Plus, if we know we are going to a specific place or need a quick gift, we can maximize our cash back by purchasing gift cards from Discover...we can buy a $25 gift card for several places we use for $20. It isn't a huge deal, but we like it. This only works well if you were going to spend money there anyway, otherwise it would be better to just apply the cash back to your bill or have it deposited into your checking account.

We have a very stable, set budget and have never carried a balance. If you have a hard time controlling credit expenditures or think you will carry a balance, do not get a credit card...5% cash back will not cover the finance charges.


FYI...there are a host of cards out there that pay 1% straight without having to spend $25,000 (ridiculous amount for a meager cashback rate). If you search even a bit more, there are cards that pay 2% back regardless. The Schwab card is one.

Yes, we know. That Mastercard has the highest credit available among our cards since I got it first when I was 18. Other than these recent graduate school expenses, we only use it for our electricity bill and the occasional restaurant that doesn't accept Discover (less than $200 total a month). It is used more as a benefit to our credit rating than anything else. I was just fully disclosing all the credit cards we use and their specific benefits...

I looked into the Schwab card after reading this post, but what I found at says that, "Card holders earn 1 point per dollar spent which is converted into cash at 2% and deposited every month into an associated Schwab One Brokerage account. Card holders do not need to have a brokerage account to accrue points, but must have an account in order to earn the rewards."

We do not plan on ever having a Schwab One Brokerage account, so the points would be useless to us.

I also looked into the American Express TrueEarnings card that gives 3% cash back for gas and restaurants, 2% for travel, and 1% everywhere else. But, it seems to require a Costco membership since the cash back comes as a Costco cash coupon. I'm a Sam's Club fan myself. Plus my parents had a several bad American Express experiences when I was younger and that has stuck with me.

@Crystal: You can open a Schwab Brokerage fairly easily and needn't maintain a minimum or ever use the account and you don't have to pay maintenance fees. Trasferring money out of the account is fairly painless.
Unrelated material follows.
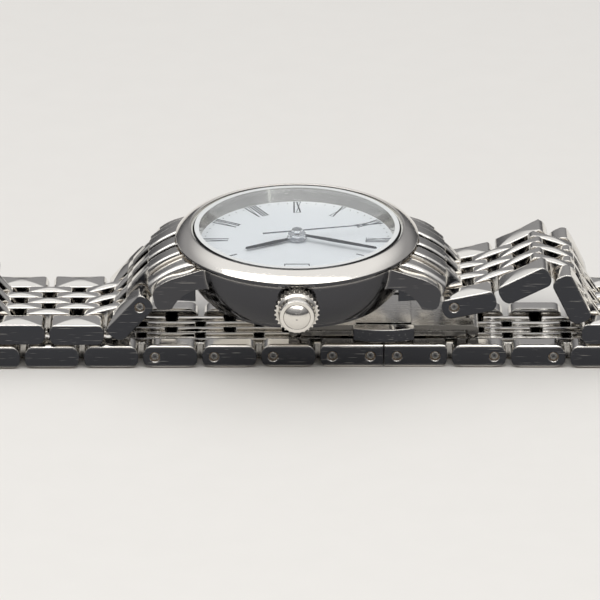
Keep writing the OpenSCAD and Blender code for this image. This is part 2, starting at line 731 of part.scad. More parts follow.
tube_d = 2.0;
crown_back_y = -12.75;
module crown() {
    h = 1.15;
    color(steel) translate([0, crown_back_y, crown_z]) rotate([90, 0, 0]) difference() {
        union() {
            linear_extrude(h) difference() {
                circle(d = crown_d, $fn = 96);
                for (i = [0:crown_flutes - 1]) rotate(i * 360 / crown_flutes)
                    translate([crown_d / 2 + 0.03, 0]) circle(0.21);
            }
            translate([0, 0, h - eps]) rotate_extrude($fn = 96) polygon([[0, 0], [crown_d / 2 - 0.2, 0],
                [1.93, 0.25], [1.85, 0.95], [1.75, 1.12], [1.42, 1.16], [1.36, 1.12], [0, 1.12]]);
            translate([0, 0, h + 1.05]) intersection() {
                translate([0, 0, -1.35]) sphere(r = 2.0, $fn = 96);
                cylinder(d = 2.7, h = 2);
            }
        }
        translate([0, 0, -1]) cylinder(d = tube_d + 2 * 0.08, h = 1.75);
        translate([0, 0, -1]) cylinder(d = stem_d + 2 * run_play, h = 2.3);
    }
}

module winding_stem() {
    color(steel) translate([0, crown_back_y - 1.2, crown_z]) rotate([-90, 0, 0])
        cylinder(d = stem_d, h = 7.2);
}

module crown_tube() {
    color(steel) translate([0, crown_back_y - 0.65, crown_z]) rotate([-90, 0, 0]) difference() {
        cylinder(d = tube_d - 0.01, h = 3);
        translate([0, 0, -1]) cylinder(d = stem_d + 2 * run_play, h = 6);
    }
}

module spring_bars() {
    color(steel) for (s = [-1, 1]) translate([s * bar_x, 0, bar_z]) rotate([90, 0, 0]) {
        cylinder(d = 1.3, h = lug_gap - 0.3, center = true);
        cylinder(d = 0.8, h = lug_gap + 1.4, center = true);
    }
}

// An end link fills the space between two lugs and carries three fingers to the bracelet's first pin.
// Its outer side follows an arch about an axis along Y, with two low shoulders beside three ridges.
arch_at = [8.41, -4.05];
arch_r = 11.15;
ridge_w = 2;
ridge_end_x = 15.6;
groove_deep = 0.85;
shoulder_w = 2.5;
shoulder_deep = 0.5;
finger_r = 1.5;
turn_r = 1.62;

module ridge_outline() {
    polygon([[10, 1.9], [10, 7], [15, 7], [17.2, 3.2], [17.35, 2.35], [16.4, 0.4], [15.2, 0.6], [14.6, 1.9]]);
    translate([first_pin_x, first_pin_z]) circle(finger_r);
}

module shoulder_outline() {
    polygon([[10, 1.9], [10, 7], [15.2, 7], [15.55, 4], [15.5, 3.5], [15.3, 2.9], [14.9, 2.4], [14.2, 2.12]]);
}

module web_outline() {
    intersection() {
        polygon([[10, 2], [10, 7], [15.1, 7], [15.3, 3], [14.5, 2.3]]);
        translate(arch_at) circle(arch_r - groove_deep, $fn = 96);
    }
}

// A disc of the arch, w wide, whose rim lies deep below the ridges and has rounded edges
module arch_disc(w, deep, edge) {
    translate([arch_at[0], 0, arch_at[1]]) rotate([90, 0, 0]) rotate_extrude($fn = 96)
        translate([arch_r - deep - 4, 0]) rounded(8, w, edge, $fn = 16);
}

// A ridge of the arch, w wide, between the case and x_end
module ridge(w, x_end) {
    intersection() {
        rotate([90, 0, 0]) linear_extrude(w, center = true) intersection() {
            ridge_outline();
            translate([0, -2]) square([x_end, 10]);
        }
        arch_disc(w, 0, 0.28);
    }
}

module end_links() {
    color(steel) for (a = [0, 180]) rotate([0, 0, a]) difference() {
        union() {
            rotate([90, 0, 0]) linear_extrude(band_w_head - 0.6, center = true) web_outline();
            for (s = [-1, 1]) translate([0, s * (band_w_head - shoulder_w) / 2, 0]) intersection() {
                rotate([90, 0, 0]) linear_extrude(shoulder_w, center = true) shoulder_outline();
                arch_disc(shoulder_w, shoulder_deep, 0.5);
            }
            for (row = rows_between) translate([0, row * row_pitch, 0]) {
                ridge(ridge_w, ridge_end_x);
                ridge(bar_w, 20);
            }
        }
        cylinder(d = mid_top_d + 0.1, h = 20, center = true, $fn = 128);
        translate([0, 0, bezel_seat_z - 0.05]) cylinder(d = case_d + 0.1, h = 9, $fn = 128);
        translate([bar_x, 0, bar_z]) rotate([90, 0, 0]) cylinder(d = 1.5, h = 20, center = true);
        translate([first_pin_x, 0, first_pin_z]) rotate([90, 0, 0])
            cylinder(r = pin_d / 2 + pin_play, h = 20, center = true);
        for (row = rows_link) translate([first_pin_x, row * row_pitch, first_pin_z]) rotate([90, 0, 0])
            cylinder(r = turn_r, h = 2 * row_pitch - bar_w, center = true);
        for (s = [-1, 1]) translate([first_pin_x, s * (2 * row_pitch + bar_w / 2 + 5), first_pin_z])
            rotate([90, 0, 0]) cylinder(r = turn_r, h = 10, center = true);
    }
}

// Clasp: an end piece from its seam pin along X, with its face at the seam
module end_piece_outline() {
    difference() {
        translate([-seam_pin + seam_gap / 2, -link_t / 2]) square([seam_pin - seam_gap / 2 + end_pin_gap + outer_over,
            link_t]);
        translate([2, 30.6]) difference() {
            translate([-8, -40]) square([20, 10.2]);
            circle(31.9, $fn = 200);
        }
        translate([end_pin_gap + outer_over, -link_t / 2]) difference() {
            translate([-1, -1]) square([2, 2]);
            translate([-1, 1]) circle(1);
        }
        translate([end_pin_gap + outer_over, link_t / 2]) difference() {
            translate([-0.6, -0.6]) square([1.2, 1.2]);
            translate([-0.6, -0.6]) circle(0.6);
        }
    }
}

module end_piece() {
    outer_w = band_w_clasp / 2 - inner_half - row_gap / 2;
    difference() {
        union() {
            for (s = [-1, 1]) translate([0, s * (band_w_clasp - outer_w) / 2, 0]) intersection() {
                rotate([90, 0, 0]) linear_extrude(outer_w + 1, center = true) end_piece_outline();
                rotate([90, 0, 90]) linear_extrude(30, center = true) rounded(outer_w, link_t, 0.3);
            }
            for (row = rows_link) translate([0, row * row_pitch, 0]) intersection() {
                rotate([90, 0, 0]) linear_extrude(bar_w, center = true) end_piece_outline();
                rotate([90, 0, 90]) linear_extrude(30, center = true) rounded(bar_w, link_t, 0.25);
            }
            for (x = [0, end_pin_gap]) translate([x, 0, 0]) rotate([90, 0, 0])
                cylinder(d = pin_d, h = band_w_clasp - 1, center = true);
        }
        for (s = [-1, 1], x = [0, end_pin_gap]) translate([x, s * band_w_clasp / 2, 0]) rotate([90, 0, 0])
            cylinder(d = recess_d, h = 2 * recess_deep, center = true);
    }
    for (x = [0, end_pin_gap]) translate([x, 0, 0]) rotate([90, 0, 0])
        cylinder(d = pin_d, h = band_w_clasp - 2 * pin_sunk, center = true);
}

// The end piece of a side with the bars that join it to the last link
module clasp_end(side) {
    pins = side == "left" ? left_pins : right_pins;
    p = last(pins);
    q = pins[len(pins) - 2];
    color(steel) {
        if (side == "left") {
            translate([-p[0] + end_pin_gap, 0, low_z]) rotate([0, 0, 180]) mirror([0, 0, 0]) end_piece();
            translate([-q[0], 0, low_z]) mirror([0, 0, 1]) between_bars();
        } else {
            translate([p[0] - end_pin_gap, 0, low_z]) end_piece();
        }
    }
}

seam_pin_left = [seam_x - seam_pin, low_z];
seam_pin_right = [seam_x + seam_pin, low_z];
arm_z = lie_z + link_t + 0.1;
plate_z = arm_z + arm_t + 0.12;
hinge_z = arm_z + 0.62;

// An arm from its seam pin along X to its hinge on the base plate
module clasp_arm() {
    reach = plate_reach - seam_pin;
    color(steel) difference() {
        union() {
            translate([1.45, -inner_half + 0.1, arm_z]) cube([reach - 2.2, 2 * inner_half - 0.2, arm_t]);
            for (row = rows_between) translate([0, row * row_pitch, 0]) rotate([90, 0, 0])
                linear_extrude(bar_w, center = true) union() {
                    translate([0, low_z]) circle(0.85);
                    polygon([[-0.5, low_z + 0.6], [0.85, low_z], [1.9, arm_z], [1.9, arm_z + arm_t],
                        [0.2, arm_z + arm_t]]);
                }
            translate([reach, 0, hinge_z]) rotate([90, 0, 0]) cylinder(r = 0.6, h = 3.2, center = true);
            translate([reach - 0.9, -1.6, arm_z]) cube([0.9, 3.2, arm_t]);
        }
        for (p = [[0, low_z, pin_d], [reach, hinge_z, 0.6]]) translate([p[0], 0, p[1]]) rotate([90, 0, 0])
            cylinder(r = p[2] / 2 + pin_play, h = 20, center = true);
    }
}

// The base plate with the ears and pins of its two hinges, and the block that guides the push-pieces
module clasp_plate() {
    color(steel) difference() {
        union() {
            translate([seam_x - plate_reach + 0.75, -inner_half, plate_z])
                cube([2 * plate_reach - 1.5, 2 * inner_half, plate_t]);
            for (s = [-1, 1]) translate([seam_x + s * plate_reach, 0, hinge_z]) rotate([90, 0, 0]) {
                cylinder(d = 0.6, h = 2 * inner_half - 0.4, center = true);
                for (e = [-1, 1]) translate([0, 0, e * (inner_half - 0.9)])
                    cylinder(r = 0.6, h = 1.8, center = true);
            }
            for (s = [-1, 1], e = [-1, 1]) translate([seam_x + s * (plate_reach - 0.5), e * (inner_half - 0.9),
                plate_z + plate_t / 2]) cube([1.0, 1.8, plate_t], center = true);
            translate([seam_x - push_len / 2 + 0.3, -inner_half, plate_z]) cube([push_len - 0.6, 2 * inner_half, 0.9]);
        }
        for (x = [-1, 1]) translate([seam_x + x * guide_x, 0, guide_z]) rotate([90, 0, 0]) difference() {
            cylinder(r = 0.2 + pin_play, h = 20, center = true);
            cylinder(r = 1, h = 2 * inner_half - 3.2, center = true);
        }
    }
}

guide_x = 1.9;
guide_z = plate_z + 0.45;
push_out = inner_half + 2.0;

// A push-piece: a bar with a bowed outer face on two guide pins
module push_piece() {
    color(steel) {
        translate([seam_x, 0, lie_z + 2.95]) linear_extrude(push_h) intersection() {
            translate([-push_len / 2, inner_half + 0.55]) square([push_len, 2]);
            translate([0, push_out - 9.6]) circle(9.6, $fn = 96);
        }
        for (x = [-1, 1]) translate([seam_x + x * guide_x, inner_half - 1.0, guide_z]) rotate([-90, 0, 0])
            cylinder(r = 0.2, h = 1.7);
    }
}

module push_piece_near() mirror([0, 1, 0]) push_piece();
module push_piece_far() push_piece();

mid_case();
bezel();
crystal();
crystal_gasket();
flange_ring();
dial();
caseback();
caseback_gasket();
movement_ring();
main_plate();
train_bridge();
balance_cock();
mainspring_barrel();
center_wheel();
third_wheel();
fourth_wheel();
escape_wheel();
pallet_fork();
balance_wheel();
rotor();
date_ring();
minute_wheel();
hour_hand();
minute_hand();
second_hand();
crown();
winding_stem();
crown_tube();
spring_bars();
end_links();
band_link("left", 1, [0]);  // link_left_1
band_link("left", 2);  // link_left_2
band_link("left", 3);  // link_left_3
band_link("left", 4);  // link_left_4
band_link("left", 5);  // link_left_5
band_link("left", 6);  // link_left_6
band_link("left", 7);  // link_left_7
band_link("left", 8);  // link_left_8
band_link("left", 9, [0]);  // link_left_9
band_link("left", 10, [0]);  // link_left_10
band_link("left", 11, [0]);  // link_left_11
band_link("right", 1, [0]);  // link_right_1
band_link("right", 2);  // link_right_2
band_link("right", 3);  // link_right_3
band_link("right", 4);  // link_right_4
band_link("right", 5);  // link_right_5
band_link("right", 6, empty = [1]);  // link_right_6
open_link("right", 7);  // link_right_7
band_link("right", 8, [0], before = false, after = true);  // link_right_8
band_link("right", 9, [0], before = false, after = true);  // link_right_9
band_link("right", 10, [0], before = false, after = true);  // link_right_10
clasp_end("left");  // clasp_end_left
clasp_end("right");  // clasp_end_right
translate([seam_x - seam_pin, 0, 0]) mirror([1, 0, 0]) clasp_arm();  // clasp_arm_left
translate([seam_x + seam_pin, 0, 0]) clasp_arm();  // clasp_arm_right
clasp_plate();
push_piece_near();
push_piece_far();
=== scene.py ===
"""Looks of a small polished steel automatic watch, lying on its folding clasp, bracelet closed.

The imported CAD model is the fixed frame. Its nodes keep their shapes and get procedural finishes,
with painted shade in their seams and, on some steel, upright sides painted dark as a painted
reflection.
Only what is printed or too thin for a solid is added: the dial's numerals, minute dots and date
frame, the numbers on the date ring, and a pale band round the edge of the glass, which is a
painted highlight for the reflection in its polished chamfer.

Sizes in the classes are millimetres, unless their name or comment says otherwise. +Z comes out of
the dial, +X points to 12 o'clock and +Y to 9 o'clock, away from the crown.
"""

from __future__ import annotations

import json
import logging
import math
from dataclasses import dataclass, field
from enum import Enum
from typing import Any

import bpy
from mathutils import Matrix, Vector

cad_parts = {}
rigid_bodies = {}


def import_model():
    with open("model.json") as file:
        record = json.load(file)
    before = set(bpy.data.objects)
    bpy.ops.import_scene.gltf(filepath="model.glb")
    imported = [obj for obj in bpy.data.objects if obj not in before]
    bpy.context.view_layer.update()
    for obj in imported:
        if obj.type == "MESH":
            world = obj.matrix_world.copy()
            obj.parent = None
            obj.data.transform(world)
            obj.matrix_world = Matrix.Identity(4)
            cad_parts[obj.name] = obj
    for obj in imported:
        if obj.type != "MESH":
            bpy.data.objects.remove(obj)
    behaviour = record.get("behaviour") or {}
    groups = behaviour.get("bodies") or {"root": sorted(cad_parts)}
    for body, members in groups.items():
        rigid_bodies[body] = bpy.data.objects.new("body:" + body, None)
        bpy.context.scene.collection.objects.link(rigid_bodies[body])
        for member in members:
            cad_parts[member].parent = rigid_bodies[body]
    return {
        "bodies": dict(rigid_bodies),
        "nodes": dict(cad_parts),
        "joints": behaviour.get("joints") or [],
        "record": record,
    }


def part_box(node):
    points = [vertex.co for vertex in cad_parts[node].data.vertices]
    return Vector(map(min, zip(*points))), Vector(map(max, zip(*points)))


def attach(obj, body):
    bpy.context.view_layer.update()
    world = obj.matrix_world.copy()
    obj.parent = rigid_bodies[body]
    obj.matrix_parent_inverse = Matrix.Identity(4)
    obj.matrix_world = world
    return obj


MM = 0.001
HOURS = 12
MINUTES = 60
MINUTES_PER_HOUR_MARK = MINUTES // HOURS
LOG = logging.getLogger("watch_scene")

Colour = tuple[float, float, float, float]
Pair = tuple[float, float]
Stroke = tuple[float, float, float, float, float]

# Sockets of a Mix node that mixes colours, which has a set of them for each type of data
MIX_SHARE, MIX_A, MIX_B, MIX_OUT = 0, 6, 7, 2
# Rays that the bevel and the ambient occlusion nodes send from each point
SHADE_SAMPLES = 6


def linear(hex_value: str) -> Colour:
    """Turns an sRGB hex colour to the linear colour that shaders take.

    Args:
        hex_value: the colour as six hex digits, such as "F2F0EC".

    Returns:
        Red, green, blue and an alpha of 1.
    """
    parts = [int(hex_value[i:i + 2], 16) / 255 for i in (0, 2, 4)]
    red, green, blue = (
        c / 12.92 if c <= 0.04045 else ((c + 0.055) / 1.055) ** 2.4 for c in parts
    )
    return red, green, blue, 1.0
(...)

I'll admit bias, as I have a Schwab CC, Checking, and Brokerage account, and this trifecta has worked quite well for me.

Added bonus to Schwab card, especially if you travel, no foreign transaction fees.

Some credit card companies actually give money back to your alumni association if you get that card (in addition to the cash back).

@Eric and Drhilarius
I'll take a closer look from home at the Schwab One Brokerage account...maybe it can be our main backup and we'll keep the Mastercard open with a few small charges a month.

Does anyone know how bad your credit would be hurt if you close a credit card that has 1/3 of your available credit?